Pulso débil, lengua roja brillante

Publicado el 24 mayo 2013 por Nmartincantero

“Su pulso está muy débil”, me dice el médico a través de Yan, mi intérprete. He acudido a esta clínica de medicina tradicional aconsejada por Yan, que también es mi profesora de chino, para un problemilla al que no había dado demasiada importancia. Pero salgo con la incertidumbre de si estoy viva, muerta, entre medias o soñando. Creo que es esto último. Cuando el médico me toma la mano y me mira con esos ojos acuosos de ¿100? ¿150? ¿180 años? me imagino en el centro de un escenario donde, tras doblar todas las cucharas, el mago prepara ahora a la protagonista para el próximo número.

“Su lengua está roja brillante”, añade el médico. Y esta vez me parece que el doctor se ha transformado en una de esas tortugas centenarias que se las saben todas. El dato de la lengua es la prueba definitiva de un diagnóstico que no acabo de pillar porque desde el momento en que los dedos índice, medio y anular del médico-tortuga se posan en mi muñeca, tendida sobre una almohada en miniatura de color amarillo con caracteres chinos, me quedo en estado como de trance. Claro que también podría ser al contrario: que la aventura asiática sea en realidad un largo a la par que contaminado sueño y justo ese momento fuese lo que se dice real.

Yan y yo salimos de la Clínica Ciudad Prohibida, que está donde Mao perdió el sombrero, y cogemos el 416 hacia su casa. El autobús se encuentra atestado, y cada vez que se abre, mi mochila se queda atascada con la puerta. Por el camino, elevando mucho la voz para hacerse oír entre tantos pasajeros, Yan me habla de su hijo de 34 años, que vive en Guangzhou (Cantón) junto con su mujer. No tienen hijos porque están muy ocupados con sus trabajos, me explica. “No lo entiendo”, dice. Y de repente se queda pensativa y triste.

Cuando llegamos a su casa me sienta en un sofá de dos plazas minúsculo y enciende el televisor. Dan (como siempre) una ópera. Me deja ahí escuchando los gorgoritos de los actores mientras se escabulle a la cocina. En un rincón del salón hay un arbolito de navidad lleno de polvo. Al otro lado de la estancia, en dirección opuesta a la cocina, que es minúscula, unas cortinas de dragones rojos y dorados separan lo que –sospecho– es un mueble cama que sirve de dormitorio. Al poco sale con un plato de verduras en vinagre con cacahuetes, que coloca sobre una mesita. Nos apretujamos en el sofá y, por no hacerle un feo, pico del plato. Pero apenas si alcanzo la mesa con mis palillos y los cacahuetes se caen rodando por el suelo.
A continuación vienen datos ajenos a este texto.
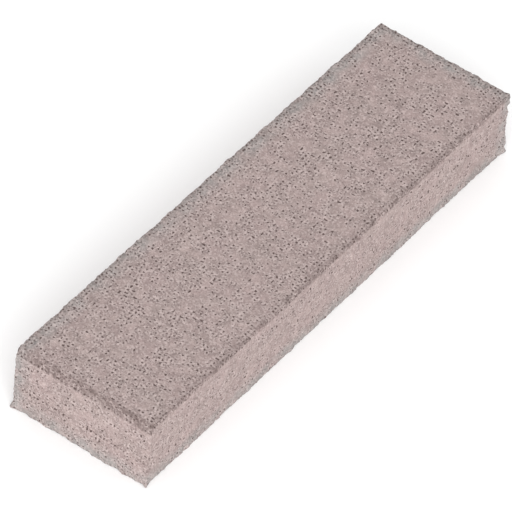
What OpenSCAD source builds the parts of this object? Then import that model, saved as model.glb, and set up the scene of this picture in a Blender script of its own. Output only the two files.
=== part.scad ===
// Sharpening whetstone: one bar of coarse grit held in a fired bond, with no other piece in it.
// The bar is scored across a slab and snapped off, and the score leaves a fine line on each end.
// Millimetres. +X runs along the bar, +Z is up, and the origin is the middle of the resting face.

/* [Bar] */
// Length of the bar from end to end
bar_length = 150; // [75:1:210]
// Width of the honing face
bar_width = 40; // [20:1:75]
// Thickness from the resting face to the honing face
bar_thickness = 20; // [10:0.5:35]

/* [Arrises] */
// Bevel worn along the four edges of the honing face
honing_arris = 0.5; // [0.2:0.1:1.2]
// Bevel along the four edges of the resting face
resting_arris = 0.3; // [0.2:0.1:1.0]
// Bevel down the four upright edges
upright_arris = 0.4; // [0.2:0.1:1.2]

/* [Ends] */
// Height of the score line above the resting face
score_height = 7.6; // [3:0.2:8]
// Width of the score line at the surface
score_width = 0.8; // [0.4:0.1:1.4]
// Depth of the score line into the end
score_depth = 0.4; // [0.1:0.1:1.0]

/* [Worn end] */
// How far the wear reaches over the honing face from the end at -X
worn_run = 1.2; // [0.6:0.1:3]
// How far the wear reaches down the end at -X
worn_drop = 1.9; // [0.6:0.1:3]

/* [Hidden] */
grit_colour = [0.70, 0.63, 0.61];
// The cutting shapes run past the surfaces that they cut by this much.
overrun = 1;
half_length = bar_length / 2;
half_width = bar_width / 2;

// A rectangle with its upper and lower corners cut off at 45 degrees, from y = 0 up.
module bevelled_section(width, height, lower, upper) {
    side = width / 2;
    polygon([
        [-side + lower, 0], [side - lower, 0], [side, lower], [side, height - upper],
        [side - upper, height], [-side + upper, height], [-side, height - upper], [-side, lower]
    ]);
}

// The bar before it is scored: the three sections that bevel its twelve edges, crossed.
module bar_blank() {
    intersection() {
        rotate([90, 0, 90])
            linear_extrude(bar_length, center = true)
                bevelled_section(bar_width, bar_thickness, resting_arris, honing_arris);
        rotate([90, 0, 0])
            linear_extrude(bar_width, center = true)
                bevelled_section(bar_length, bar_thickness, resting_arris, honing_arris);
        translate([0, -half_width, 0])
            linear_extrude(bar_thickness)
                bevelled_section(bar_length, bar_width, upright_arris, upright_arris);
    }
}

// A V groove across the end at +X, at the height where the score stopped and the snap began.
module score_line() {
    translate([half_length, 0, score_height])
        rotate([90, 0, 0])
            linear_extrude(bar_width + 2 * overrun, center = true)
                polygon([
                    [-score_depth, 0],
                    [overrun, -score_width / 2 * (1 + overrun / score_depth)],
                    [overrun, score_width / 2 * (1 + overrun / score_depth)]
                ]);
}

// What the wear takes off the honing face's edge at -X: everything outside one slanting plane.
module worn_edge() {
    rotate([90, 0, 0])
        linear_extrude(bar_width + 2 * overrun, center = true)
            polygon([
                [-half_length + 2 * worn_run, bar_thickness + worn_drop],
                [-half_length - worn_run, bar_thickness + worn_drop],
                [-half_length - worn_run, bar_thickness - 2 * worn_drop]
            ]);
}

// The whole stone: scored at both ends, with one end of the honing face worn off.
module abrasive_bar() {
    color(grit_colour)
        difference() {
            bar_blank();
            for (turn = [0, 180])
                rotate([0, 0, turn])
                    score_line();
            worn_edge();
        }
}

abrasive_bar();
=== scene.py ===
import bmesh
import bpy
import math
import random
from mathutils import Matrix, Quaternion, Vector, noise


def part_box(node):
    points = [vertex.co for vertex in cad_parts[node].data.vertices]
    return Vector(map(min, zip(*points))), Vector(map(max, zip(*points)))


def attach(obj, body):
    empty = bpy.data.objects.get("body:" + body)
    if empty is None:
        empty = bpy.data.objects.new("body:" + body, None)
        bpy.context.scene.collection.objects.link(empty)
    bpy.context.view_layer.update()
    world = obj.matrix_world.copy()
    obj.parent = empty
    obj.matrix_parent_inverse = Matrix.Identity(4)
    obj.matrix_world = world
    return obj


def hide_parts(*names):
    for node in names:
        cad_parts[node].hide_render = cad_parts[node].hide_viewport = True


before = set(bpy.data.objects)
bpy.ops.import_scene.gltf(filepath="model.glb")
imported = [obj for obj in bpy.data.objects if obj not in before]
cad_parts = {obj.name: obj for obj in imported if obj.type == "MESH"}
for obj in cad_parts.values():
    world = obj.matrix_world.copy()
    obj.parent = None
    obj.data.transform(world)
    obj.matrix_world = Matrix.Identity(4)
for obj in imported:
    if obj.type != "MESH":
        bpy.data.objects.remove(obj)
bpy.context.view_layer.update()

mm = 0.001
low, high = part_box("abrasive_bar")
middle = (low + high) / 2

# The body of the stone. Lengths are in metres.
body = {
    "face": 0.55 * mm,  # side of one face of the finished mesh
    "arris": 0.22 * mm,
    "scoreHeight": 7.6 * mm,
    "scoreWidth": 0.8 * mm,
    "scoreDepth": 0.35 * mm,
    "cutsAtOnce": 80,  # an edge is divided into about this many at a time, and then each of those
    "straight": 0.95,  # an edge runs along an axis when this much of its length does
    "whole": 1.3,  # an edge up to about this many faces long isn't divided
    "touching": 0.01 * mm,
    "smoothAngle": 28,  # degrees
}


def pickEdges(piece, wanted):
    bpy.ops.mesh.select_mode(type="EDGE")
    bpy.ops.mesh.select_all(action="DESELECT")
    shape = bmesh.from_edit_mesh(piece.data)
    for edge in shape.edges:
        edge.select = wanted(edge)
    shape.select_flush_mode()
    bmesh.update_edit_mesh(piece.data)


def pickPoints(piece, wanted):
    bpy.ops.mesh.select_mode(type="VERT")
    bpy.ops.mesh.select_all(action="DESELECT")
    shape = bmesh.from_edit_mesh(piece.data)
    for point in shape.verts:
        point.select = wanted(point.co)
    shape.select_flush_mode()
    bmesh.update_edit_mesh(piece.data)


def makeBlank():
    bpy.ops.object.select_all(action="DESELECT")
    bpy.ops.mesh.primitive_cube_add(size=1, location=middle)
    blank = bpy.context.active_object
    blank.name = "grit_bar"
    blank.scale = high - low
    bpy.ops.object.transform_apply(location=True, rotation=True, scale=True)
    bpy.ops.object.mode_set(mode="EDIT")
    bpy.ops.mesh.select_all(action="SELECT")
    bpy.ops.mesh.bevel(offset=body["arris"], segments=2, profile=0.5, affect="EDGES")
    return blank


def cutLevel(height):
    bpy.ops.mesh.select_all(action="SELECT")
    bpy.ops.mesh.bisect(plane_co=(0, 0, height), plane_no=(0, 0, 1))


# Divides the edges that run along an axis between two places, so that each is about one face long.
def divideRun(piece, axis, start, stop):
    side = body["face"]
    rough = math.ceil((stop - start) / side / body["cutsAtOnce"])
    fine = max(1, round((stop - start) / rough / side))

    def runs(edge):
        along = edge.verts[1].co - edge.verts[0].co
        place = (edge.verts[1].co[axis] + edge.verts[0].co[axis]) / 2
        straight = abs(along[axis]) > body["straight"] * along.length
        return straight and body["straight"] * along.length > body["whole"] * side and start < place < stop

    for parts in (rough, fine):
        if parts > 1:
            pickEdges(piece, runs)
            bpy.ops.mesh.subdivide(number_cuts=parts - 1)


def divideBlank(piece):
    half = body["scoreWidth"] / 2
    levels = [low.z + body["scoreHeight"] + step * half for step in (-1, 0, 1)]
    for level in levels:
        cutLevel(level)
    inset = body["arris"]
    divideRun(piece, 2, low.z + inset, levels[0])
    divideRun(piece, 2, levels[2], high.z - inset)
    divideRun(piece, 0, low.x + inset, high.x - inset)
    divideRun(piece, 1, low.y + inset, high.y - inset)


def sinkScore(piece):
    level = low.z + body["scoreHeight"]
    near = body["touching"]
    for end in (-1, 1):
        edge = middle.x + end * (high.x - middle.x)
        pickPoints(piece, lambda co: abs(co.z - level) < near and abs(co.x - edge) < near)
        bpy.ops.transform.translate(value=(-end * body["scoreDepth"], 0, 0))


bar = makeBlank()
divideBlank(bar)
sinkScore(bar)
bpy.ops.object.mode_set(mode="OBJECT")
print("blank divided:", len(bar.data.polygons), "faces")

# Two arrises of the honing face are worn off: how far in over the face, and how far down.
wornArrises = [
    {"side": Vector((-1, 0, 0)), "run": 1.2 * mm, "drop": 1.9 * mm, "shade": 0.36},
    {"side": Vector((0, -1, 0)), "run": 0.4 * mm, "drop": 0.85 * mm, "shade": 0.28},
]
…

Esto fue por la mañana. Por la tarde, recogí a mi hija y sus dos amiguitos del colegio y, tras los apuros para conseguir un taxi que relataba el otro día, los llevé a un cumpleaños que se celebraba en una piscina olímpica llena bolas en otra zona de la ciudad. Y allí, entre el atracón de CocaCola, gusanitos de Madrid y el griterío de millones de niños revolviéndose en un parque infantil donde cabría mi ciudad natal, incluidos sus numerosos monumentos, volví a tener mis dudas sobre esa sigilosa frontera entre lo que es, o no, real.